Israeli Prime Minister Benjamin Netanyahu responded on Sunday to threats made a day earlier by Hezbollah Secretary-General Hassan Nasrallah.
“We are not impressed by Nasrallah’s bunker threats. On the day of the test, he will find us standing shoulder to shoulder, it is not worth it for him to test us,” Netanyahu said, speaking at the opening of the weekly Cabinet meeting.
In a speech in Beirut on Saturday, Nasrallah mentioned a security summit Netanyahu was scheduled to hold on Sunday with top military officials, accused the Jewish state of occupying Lebanese territory and called for its destruction.
“They say that the Israeli prime minister will meet with his generals tomorrow,” he said. “I tell them: Hezbollah in Lebanon will not hesitate and will be ready for any development or stupidity on their part.”
Nasrallah continued: “The Zionist entity is the source of evil and a cancerous growth in our region. Our region will not calm down until this cancerous growth and this germ of corruption is removed.
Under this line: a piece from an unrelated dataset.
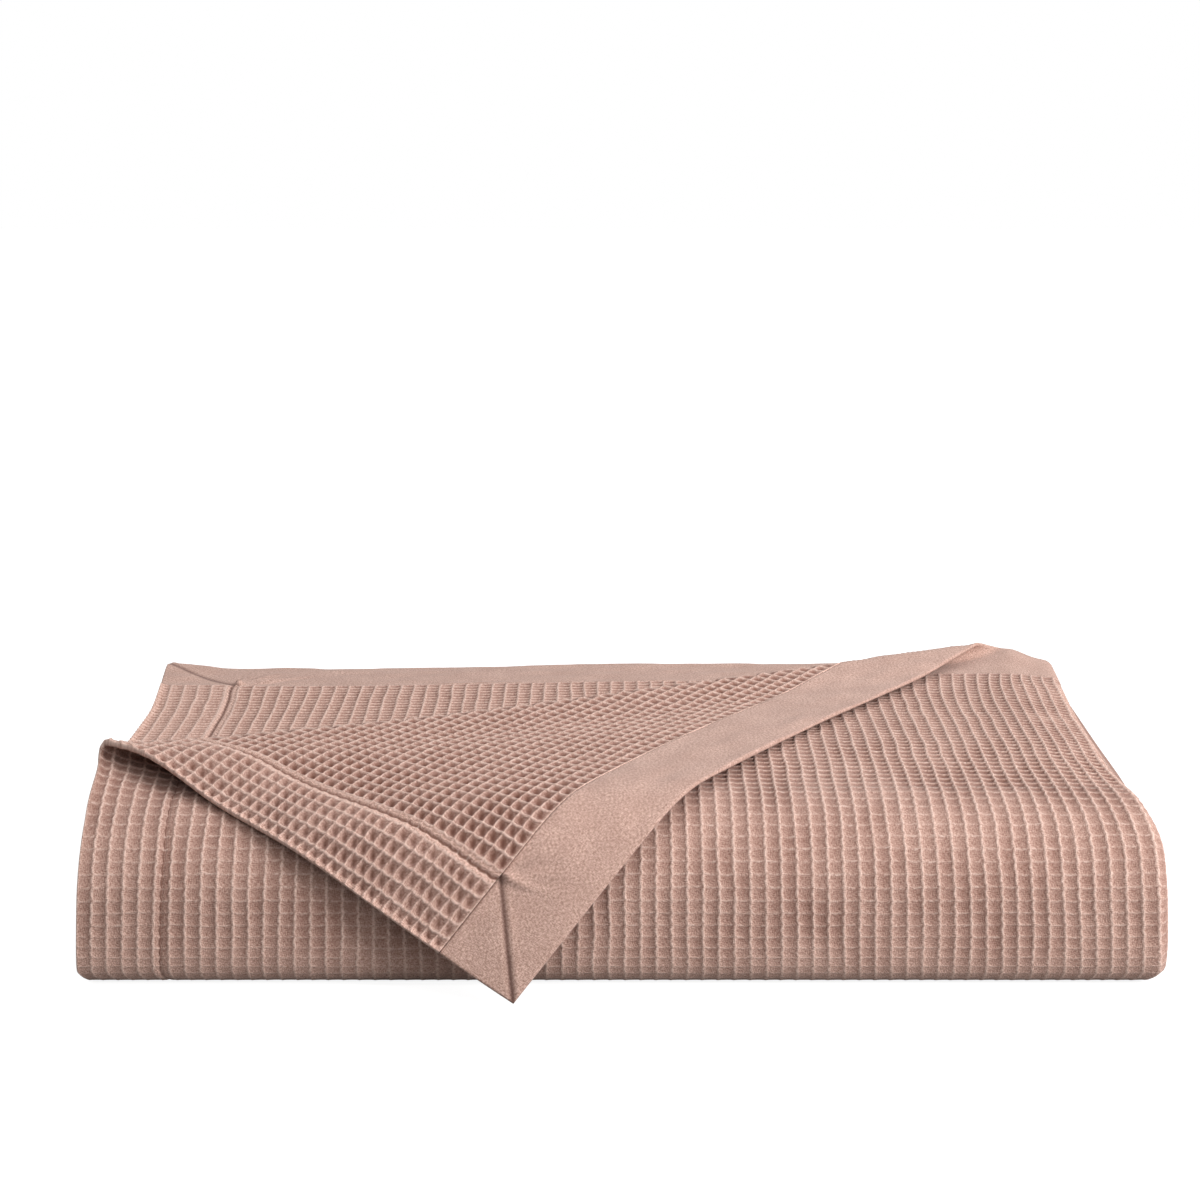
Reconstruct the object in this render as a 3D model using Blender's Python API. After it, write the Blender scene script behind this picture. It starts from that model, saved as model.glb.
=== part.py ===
"""A waffle weave cotton blanket, folded to a stack with one corner of its top layer turned down.

The cloth is laid flat as a slab, cut where it will bend, and carried to its folded place by one map.
Across its width it is folded to a pack of four layers, which is folded back and forth into six runs.
Flat places are (u, v): u from the left edge of the top layer, v from the top layer's back edge.
"""

import math
from bisect import bisect_right
from collections import namedtuple

import bmesh
import bpy
from mathutils import Matrix, Vector

# Cloth, in metres
CLOTH = 0.0024
BAND = 0.050
SEAM_GAP = 0.0005
HEM = 0.045
HEM_STEP = 0.001
HEM_RAISE = 0.0006

# Pack of four layers: mid-plane offsets from the pack's middle, outer side first
LAYER_1 = 0.006175
LAYER_4 = -0.006175
PITCH = 0.00375
LEFT_EDGE = -0.284
ROLL_RIGHT = 0.2800
ROLL_LEFT = -0.279
SECOND_EDGE = -0.282

# Runs of the pack: six levels between the front rolls and the back folds
LEVEL = 0.0163
FIRST_LEVEL = 0.007375
FRONT = 0.0369
BACK = 0.3364
TOP_BACK = 0.360
INNER_BACK = 0.352
TOP_SHORT = 0.0153
MID_Z = FIRST_LEVEL + 2.5 * LEVEL

# How the stack has settled
LEAN = 0.3256
LEAN_FROM = 0.040
LEAN_OVER = 0.1968
LEAN_CORE = 0.006
FOOT = 0.020
FOOT_OVER = 0.0225
SAG = 0.0751
SAG_FROM = 0.1471
SAG_OVER = 0.122
DRAW_IN = 0.0145
DRAW_FROM = 0.069
DRAW_OVER = 0.026
DRAW_X = 0.28
RIGHT_DROP = 0.055
RIGHT_DROP_X = 0.235
RIGHT_DROP_OVER = 0.055
SHOULDER_OUT = 0.75
SHOULDER_UP = 1.30
SHOULDER_OVER = 0.12
CORNER_OUT = 0.90
CORNER_UP = 0.50
CORNER_FROM = 0.20
CORNER_OVER = 0.15
LEFT_DROP = 0.036
DROP_X = 0.05
DROP_OVER = 0.25
DROP_BACK = 0.05
WANDER = 0.0016
WANDER_RATE = 6.3

# Turned corner: where the fold meets the left and back edges, and the lie of the turned part
TURN_V = 0.2877
TURN_U = 0.5136
TURN_X = -0.2755
TURN_D = 0.3601
TURN_Z = 0.0965
REST_LIFT = 0.0042
EDGE_LIFT = 0.0139
EDGE_FADE = 0.0746
AXIS = 0.3161
SLOPE_AT = 0.2950
SLOPE_OVER = 0.0283
SLOPE = 0.0285
EDGE_SLOPE = 1.1150
DROP_AT = 0.3560
DROP_AT_TIP = 0.0844
FALL_OVER = 0.0705
FALL = 1.5350
FALL_TIP = -0.9064
TIP_SPAN = 0.5
WARP_X = -0.0096
WARP_D = -0.0195
INTEGRAL_STEPS = 36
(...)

We in Hezbollah stand by the resistance of the Palestinian people.”
Netanyahu was scheduled to hold a high-level security summit on Sunday to discuss the growing threat from Hezbollah in Lebanon.
Defense Minister Yoav Gallant and senior Israel Defense Forces officials were to brief the premier on the escalating situation over recent months in a meeting that was delayed a week due to Netanyahu’s hospitalization on July 22.
Meanwhile, according to Israeli media reports, the IDF is bolstering its forces in the North in preparation for possible provocations by the Iran-backed terror group, which in April established an outpost on the Israeli side of the demarcation line. Part of the outpost was removed earlier this month, and Nasrallah has threatened confrontation if Israel attempts to dismantle the rest.
IDF brass were expected to tell Netanyahu that there is an increasing danger of escalation in the north but that the assessment is that Hezbollah is not interested in a broader war.
Nasrallah, according to the IDF, sees Israel’s internal divisions as a “historic weakness.”